GUERNSEY – While many businesses are closing down, there are still employees out on the front lines, continuing to service our communities, includingpostal workers, gas station attendants, Workforce specialists, and grocers.
Super Foods is one business that has remained open and inundated with the task of opening themselves up to the virus while maintaining service and supplies for their local customers.
Super Foods employee Kathy Orr addressed the question of whether there has been a directive to close the store.
“They have not said anything about closing the store,” Orr said. “My husband actually works for one of the law enforcements here and brought a paper home and so far we’re exempt; grocery stores and the places where people really need to survive with. That’s what I’ve been told so far.”
Because of the crowds and the uncertainty of the path and future course of the virus, the stress levels have been rising all over the nation.
“It’s been very busy and very stressful,” Orr said. “Keeping up with things has been a challenge, but our community actually sticks together. Most of them have been pretty reasonable and understand.”
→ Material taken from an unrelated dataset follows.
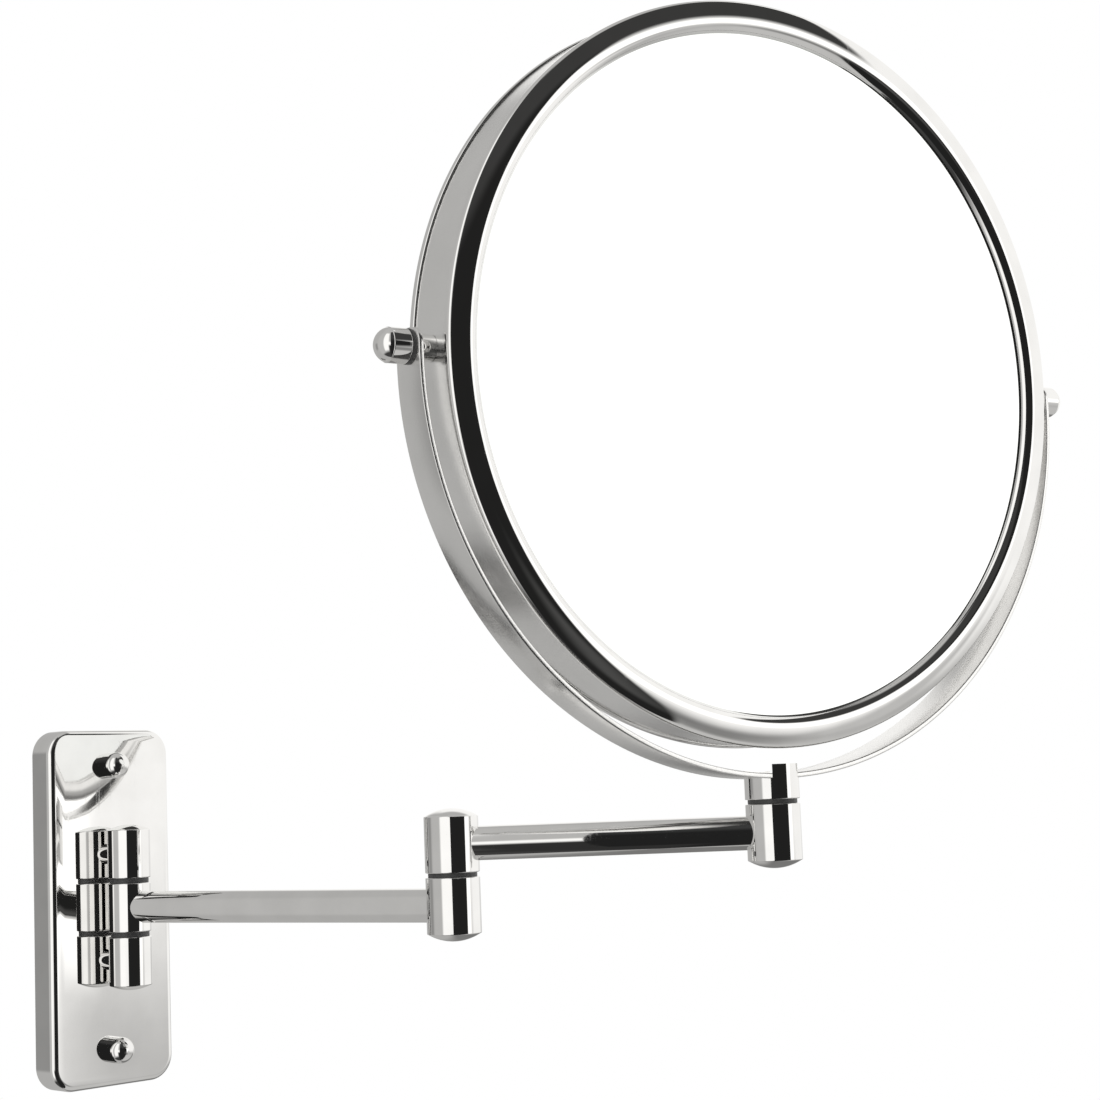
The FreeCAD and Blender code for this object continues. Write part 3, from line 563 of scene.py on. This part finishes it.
def build_bezel(name, node, side, surface):
    """Pressed ring turned about the mirror's own axis; side is -1 for the front, 1 for the back."""
    outer, inner = bezel_skin(0), bezel_skin(DRUM_SHEET)
    edge_centre = (outer[-1][0] - SKIRT_ROUND, SKIRT_END + SKIRT_ROUND)
    edge = arc_points(edge_centre, SKIRT_ROUND, 90, 180, EDGE_STEPS)
    section = outer + edge + [(inner[-1][0], SKIRT_END)] + inner[::-1]
    points = []
    for step in range(BEZEL_STEPS):
        turn = math.tau * step / BEZEL_STEPS
        for radius, height in section:
            points.append((radius * math.cos(turn), side * height, radius * math.sin(turn)))
    faces = ring_faces(BEZEL_STEPS, len(section), closed=True)
    add_piece(name, points, faces, head_frame(HEAD_TILT), node, surface)


def dish_face(face):
    """Hollow and flat rim of the magnifying glass, its rim at a height: (radius, height)."""
    sphere = (DISH_RADIUS ** 2 + DISH_DEPTH ** 2) / (2 * DISH_DEPTH)
    points = []
    for step in range(1, DISH_STEPS + 1):
        radius = DISH_RADIUS * step / DISH_STEPS
        rise = sphere - math.sqrt(sphere ** 2 - radius ** 2)
        points.append((radius, face - DISH_DEPTH + rise))
    return points + [(DISH_RADIUS + DISH_RIM_STEP, face), (GLASS_RADIUS, face)]


def build_dish(surface):
    """Magnifying glass turned about the mirror's own axis."""
    points = []
    section = dish_face(GLASS_FACE) + dish_face(GLASS_FACE - GLASS_THICKNESS)[::-1]
    for radius, height in section:
        for step in range(DISH_SIDES):
            turn = math.tau * step / DISH_SIDES
            points.append((radius * math.cos(turn), height, radius * math.sin(turn)))
    faces = ring_faces(len(section), DISH_SIDES)
    add_piece("magnifying_glass", points, faces, head_frame(HEAD_TILT), "back_glass", surface)


def yoke_stations():
    """Along the strip's middle: its place, the outward direction in XZ, and half its width."""
    half = YOKE_WIDTH / 2
    tip_start = YOKE_TIP - YOKE_TIP_ROUND
    tip = []
    for step in range(EDGE_STEPS + 1):
        turn = math.radians(90 * step / EDGE_STEPS)
        height = tip_start + YOKE_TIP_ROUND * math.sin(turn)
        tip.append((height, half - YOKE_TIP_ROUND + YOKE_TIP_ROUND * math.cos(turn)))
    stations = [((-YOKE_MIDDLE, height), (-1, 0), width) for height, width in reversed(tip)]
    for step in range(YOKE_STEPS + 1):
        turn = math.pi * (1 + step / YOKE_STEPS)
        out = (math.cos(turn), math.sin(turn))
        stations.append(((YOKE_MIDDLE * out[0], YOKE_MIDDLE * out[1] - YOKE_DROP), out, half))
    return stations + [((YOKE_MIDDLE, height), (1, 0), width) for height, width in tip]


def build_yoke(surface):
    """Bent strip with rounded edges and tips."""
    points = []
    stations = yoke_stations()
    for (x, z), out, half in stations:
        section = rounded_rectangle(half, YOKE_THICKNESS / 2, YOKE_EDGE_ROUND, YOKE_EDGE_STEPS)
        for across, thick in section:
            points.append((x + out[0] * thick, across, z + out[1] * thick))
    faces = ring_faces(len(stations), len(points) // len(stations))
    add_piece("yoke_strip", points, faces, head_frame(), "yoke_band", surface)


def build_plate(surface):
    """Hollow cover: inner walls, back rim, outer walls and the rounded front edge."""
    low, high = (Vector(corner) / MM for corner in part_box("wall_plate"))
    half_width, half_height, depth = high.x, high.z, -low.y
    rings = [(PLATE_WALL, depth - PLATE_WALL), (PLATE_WALL, 0), (0, 0)]
    for back, out in arc_points((0, 0), PLATE_EDGE_ROUND, 90, 0, EDGE_STEPS):
        rings.append((PLATE_EDGE_ROUND - back, depth - PLATE_EDGE_ROUND + out))
    points = []
    for inset, ring_depth in rings:
        outline = rounded_rectangle(half_width - inset, half_height - inset,
                                    PLATE_CORNER - inset, CORNER_STEPS)
        points += [(x, -ring_depth, z) for x, z in outline]
    faces = ring_faces(len(rings), len(points) // len(rings))
    add_piece("wall_cover", points, faces, Matrix.Identity(4), "wall_plate", surface)


def finish_nodes():
    """Give every CAD node the material of its slot, but the rolled strips their own chrome.

    Then build the finer pieces.
    """
    looks = {
        "chrome": polished_chrome(),
        "plain_mirror": silvered_glass(),
        "zinc_steel": zinc_steel(),
        "brass": brass(),
        "nylon": moulded("grey_nylon", NYLON_LIGHT, NYLON_DARK,
                         smoothest=0.35, roughest=0.55, grain_scale=1500),
        "frame_plastic": moulded("black_abs", ABS_LIGHT, ABS_DARK,
                                 smoothest=0.4, roughest=0.6, grain_scale=900),
        "foam": foam(),
    }
    looks["dished_mirror"] = looks["plain_mirror"]
    rolled = rolled_chrome()
    for name, node in frame["nodes"].items():
        node.data.materials.clear()
        node.data.materials.append(rolled if name in ROLLED_NODES else looks[slots[name]])
    build_bezel("front_ring", "front_bezel", -1, looks["chrome"])
    build_bezel("back_ring", "back_bezel", 1, looks["chrome"])
    build_dish(looks["dished_mirror"])
    build_plate(looks["chrome"])
    build_yoke(rolled)


build_world()
build_camera()
build_floor()
build_stand()
finish_nodes()

bpy.context.scene.view_settings.view_transform = "Standard"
Toilet paper, hand sanitizer, eggs and bread are the most popular items to be stored and hoarded right now all over the country and the same rings true at Super Foods. Suppliers to the grocery chains are trying to keep up and are under rules and boundaries as to how much can be delivered. Generally there are more allotments to bigger cities.
“It hasn’t been too bad, although we have been allotted a certain amount that we can order, and maybe we get it and maybe we don’t Orr said. The bread guy was here the other day and they shorted his truck 500 items.”
There have been areas of panic throughout the nation and tensions can run high and even violence breaks out in some areas. Grocery stores are being blamed also in some areas for not stocking shelves with enough goods, but in all cases, the stores are not the ones to blame. The focus must be switched to the suppliers and those dictating their operations.
Milk is one item that stores have been finding a hard time keeping on the shelves. Jodi Bohnen from Thrifty Foods in Wheatland said they have a special relationship with their dairy supplier, and have been working feverishly to keep the supply so that it meets the demand.
Orr commented on the milk issue saying, “We just got a shipment in today and it will probably be gone tonight.”
The immediate fear from the public is mandatory quarantine and the closing of grocery stores. Many grocers, however have already addressed this potential problem as many are already formulating plans for curb-side delivery.
“As long as they don’t demand us to close, we’ll be open,” Orr said.
Although most of the customer base from Super Foods have been calm and are weathering the storm, Orr said some are scared and stressed and some are panicking.
“They come in and see that there’s no milk or eggs or flour and they’re stressed over that,” she said.
As most people who have been born and lived all their lives in America, the comments come rolling in saying they have never experienced this before. Some are old enough to remember the blackouts, the rationing and the curfews during World War II, but never has anyone seen things globally to this degree.
“I have lived in Guernsey my whole life,” Orr said, “and I’m goin’ on 50 years and I’ve never seen the craziness we are seeing right now.”
As for advice from a local grocer who puts their life on the line each day for their customers, Orr consoles by saying, “Relax, we’re going to make it though it. And remember to sanitize and wash your hands.”
Although this virus has been brutal and is no respecter of persons, the community of Guernsey has seen a great show of unity, caring and strength of character in this pandemic. Including especially those such as Super Foods employees who try to keep people calm and who are doing their best to keep their shelves stocked.